6. Hero. The electric guitar intro and that riff that rocked our radios last year introduce us before the drums and bass add a stunning groove to a song that focuses on the killing of Black Panther Fred Hampton in 1969. It sadly remains a song for our time. That guitar solo is so dirty it’s wonderful. It’s a mountain of noise that I haven’t got enough of since its release. Your reviewer's stand out track.


7. Hard To Say Goodbye. Another slow down of pace but the musicianship is wonderful. The guitar on this sounds incredible. The song holds back, tantalisingly pensive, the backing vocals add to the drama as we finally hear the strings and vocals reminiscent of a 60s sci-fi show, presented with Kiwanuka's wonderful voice. As we move into the third stage of the song those guitars return and the song once again builds, reaching a climax after six wonderful minutes of songwriting before dropping us back down to a horns fuelled cool-jazz, outro.


8. Final Days. The production on this is equally triumphant with some great sounds that drag us back towards the present from the 60s fuelled influences that litter the album, stopping off in a late-80s/early-90s dreamscape. Here we find ourselves laid down next to Kiwanuka, considering the world, its ills...and allegedly the onset of a nuclear apocalypse.

9. Interlude (Loving The People). A beauty of an instrumental, carrying us on a wave of jazz-fuelled keys, 'ooohs', slowed beats and samples.
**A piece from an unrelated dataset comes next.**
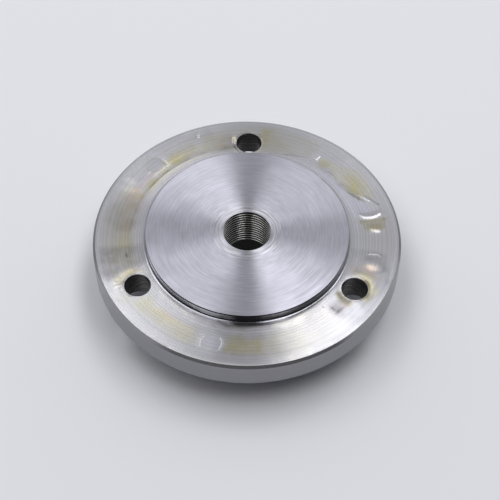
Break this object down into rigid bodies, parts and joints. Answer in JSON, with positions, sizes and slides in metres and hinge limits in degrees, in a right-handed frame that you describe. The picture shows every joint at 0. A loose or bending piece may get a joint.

The lead guitar is sumptuous. This is stunning.


10. Solid Ground. Synths? Yes please. Kiwanuka has mastered the art of the stripped down intro, tugging us in by our heart strings and then, as tracks build and burst into life, hurtling us forwards - as he does here after two and a half minutes. Live this is one of those songs that you don’t move during, you just stand there, sucking it all in, letting the song take you.


11. Light. There is so much darkness in this record’s social commentary we are left with some positivity, with some hope for the future - even if we may not feel it either side of listening to this LP. The backing vocals are now a choir and the strings have grown in numbers and they lift us to the album’s close. It’s a beautiful ending as Michael declares ‘Be Free’. Please and thank you.